The purpose of this study was to assess whether the interaction of examinee and SP ethnicity impacts DG and WC scores in a large-scale clinical skills examination program. The results of this study were very encouraging and show that, for the subset of cases examined, there is little advantage to be gained by interacting with a SP of similar ethnic makeup. In this regard, our findings mirror those reported in past similar investigations.6,7 However, unlike past investigations, our findings are more defensible as we adjusted for initial differences in DG and WC proficiency levels between groups of examinees using appropriate covariates (equated test scores).
It is also interesting to note that the significant main effects reported in our study are largely attributable to small differences in SPs, irrespective of examinee ethnicity. As such, this potentially points to differences in stringency, both at the portrayal and checklist recording levels, between SPs assigned to portray a common case. Currently, the ECFMG (and the NBME) treat the SP-case combination as the unit of analysis, rather than simply the case. That is, “Chest Pain” is treated differently whether it is portrayed by SP 1 as opposed to SP 2. The findings of the present study lend support to implementing this scoring approach. It is important to underscore, however, that the practical significance of the majority of these SP effects is very small. With the exception of the SP effect noted for Case 3, differences in mean percent-correct checklist scores due to these SP effects would amount to less than one item on a checklist.

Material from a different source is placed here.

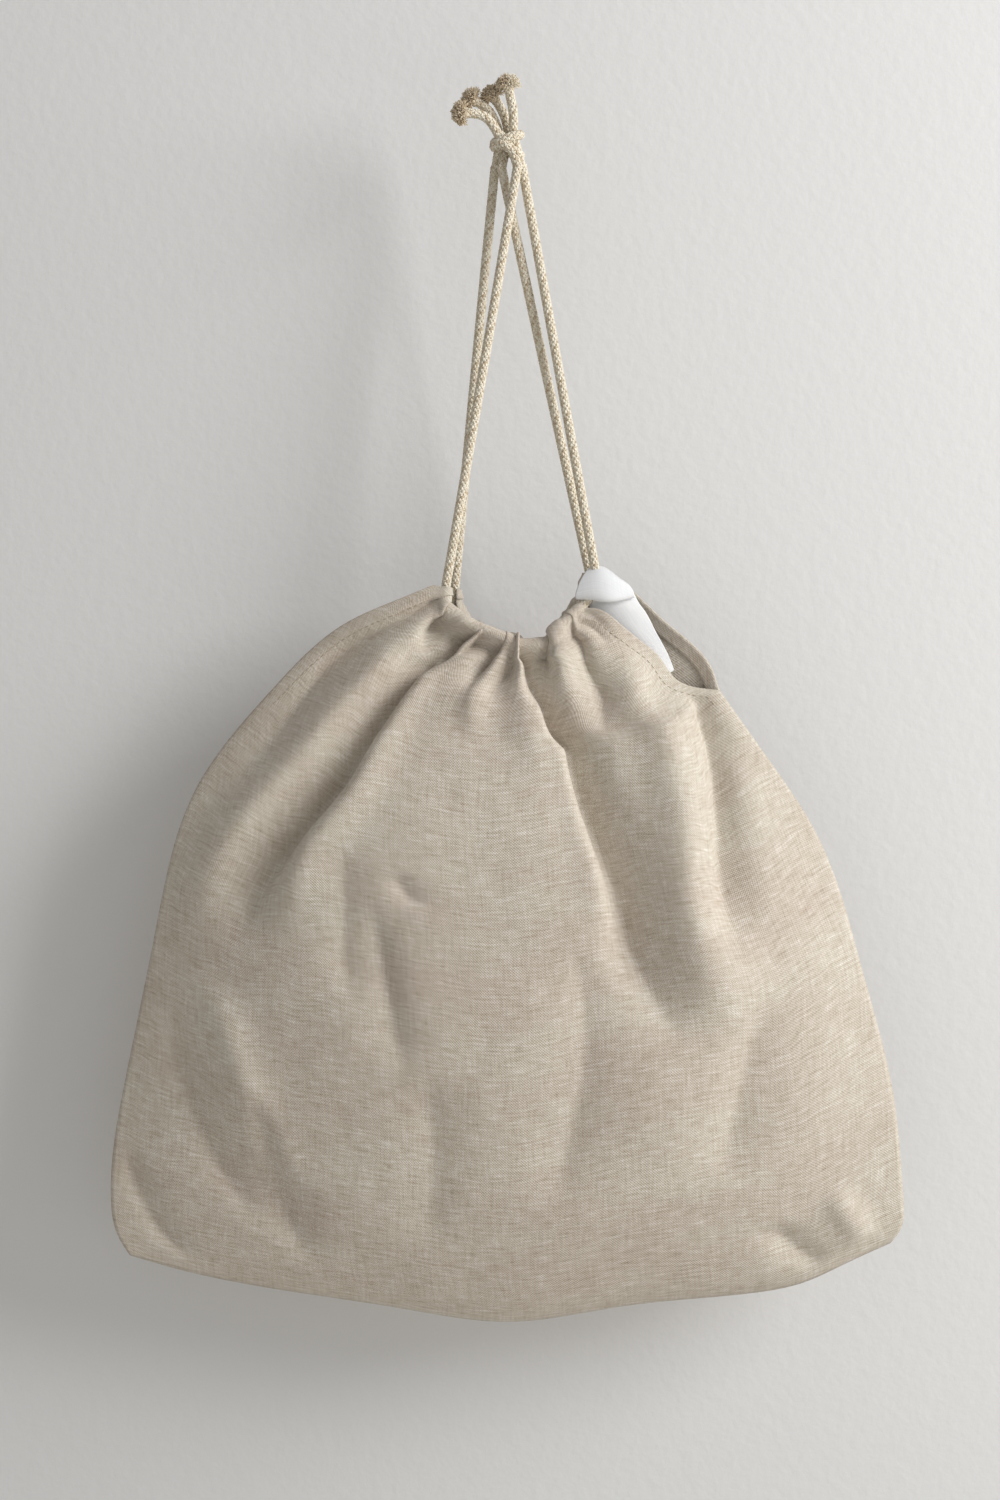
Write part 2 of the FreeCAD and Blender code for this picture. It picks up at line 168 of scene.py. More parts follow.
def flat_lengths(grid):
    """UV of a grid in metres: arc length along each row from its middle, and up each column."""
    across = np.zeros(grid.shape[:2])
    across[:, 1:] = np.cumsum(np.linalg.norm(np.diff(grid, axis=1), axis=2), axis=1)
    across -= across[:, grid.shape[1] // 2][:, None]
    up = np.zeros(grid.shape[:2])
    up[1:] = np.cumsum(np.linalg.norm(np.diff(grid, axis=0), axis=2), axis=0)
    return np.stack([across, up], -1)


# %% [markdown]
# ## Finishes
# Shader groups hold what several finishes share.  They put out only masks and heights, and each material
# keeps its own shader.  Colours are written as they look, in sRGB, and turned into linear light here.

# %% Node helpers
def srgb(red, green, blue):
    def channel(c):
        c /= 255
        return c / 12.92 if c <= 0.04045 else ((c + 0.055) / 1.055) ** 2.4
    return channel(red), channel(green), channel(blue), 1.0


class Nodes:
    """Adds nodes to a tree and links or sets their inputs by name or number."""

    def __init__(self, tree):
        self.tree = tree

    def add(self, kind, settings=None, **inputs):
        node = self.tree.nodes.new(kind)
        for name, value in (settings or {}).items():
            setattr(node, name, value)
        for name, value in inputs.items():
            self.put(node.inputs[int(name[1:]) if name[0] == "_" else name.replace("_", " ")], value)
        return node

    def make(self, kind, settings=None, **inputs):
        """The first output of a new node."""
        return self.add(kind, settings, **inputs).outputs[0]

    def vector(self, x, y, z):
        return self.make("ShaderNodeCombineXYZ", X=x, Y=y, Z=z)

    def put(self, socket, value):
        if isinstance(value, bpy.types.NodeSocket):
            self.tree.links.new(value, socket)
        else:
            socket.default_value = value

    def math(self, operation, first, second=0.0, third=0.0):
        return self.make("ShaderNodeMath", {"operation": operation}, _0=first, _1=second, _2=third)

    def stretched(self, place, along_x, along_y, detail=2.0, seed=0.0):
        """Noise whose cells are that many to the metre along and across the cloth."""
        scaled = self.make("ShaderNodeVectorMath", {"operation": "MULTIPLY"}, _0=place,
                           _1=(along_x, along_y, 1.0))
        moved = self.make("ShaderNodeVectorMath", {"operation": "ADD"}, _0=scaled,
                          _1=(seed, seed * 1.7, seed * 0.3))
        return self.add("ShaderNodeTexNoise", Vector=moved, Scale=1.0, Detail=detail).outputs["Fac"]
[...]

Although the findings reported in this study were encouraging, it is important to interpret them in light of several caveats. First, the analyses were based on a small set of cases. Consequently, generalizations to a greater pool of cases should be interpreted cautiously. Nonetheless, the cases were fairly representative of the entire set of scenarios. Second, it was not possible, owing to the small number of encounters, to base our analyses on several SPs of the same ethnic background for any given case. It would be important to undertake this research so as to be able to tease out effects due to SP ethnicity and simply differences between SPs, possibly attributable to training discrepancies. Third, there are a host of additional examinee and SP characteristics (e.g., native language, gender) that could potentially impact scores and that could be further examined. With regard to WC, it would also be important to model the effect of physician rater characteristics on scores. Also, main effects noted as part of this paper, although small, are based on perceived ethnicity. For many individuals, especially those of mixed race, categorizing ethnicity is error prone. Finally, this study was undertaken with a group of IMGs and as such generalizations to U.S. medical students need to be interpreted with caution until additional research is completed.
Despite these limitations, it is hoped that the present findings will provide useful information not only for the present CSE program, but also for other performance assessments, as well as foster future research in the area. This accumulating body of research will lead to a better understanding of the impact of potential sources of bias with this type of examination and provide informative feedback for future training, psychometric, and case-development efforts.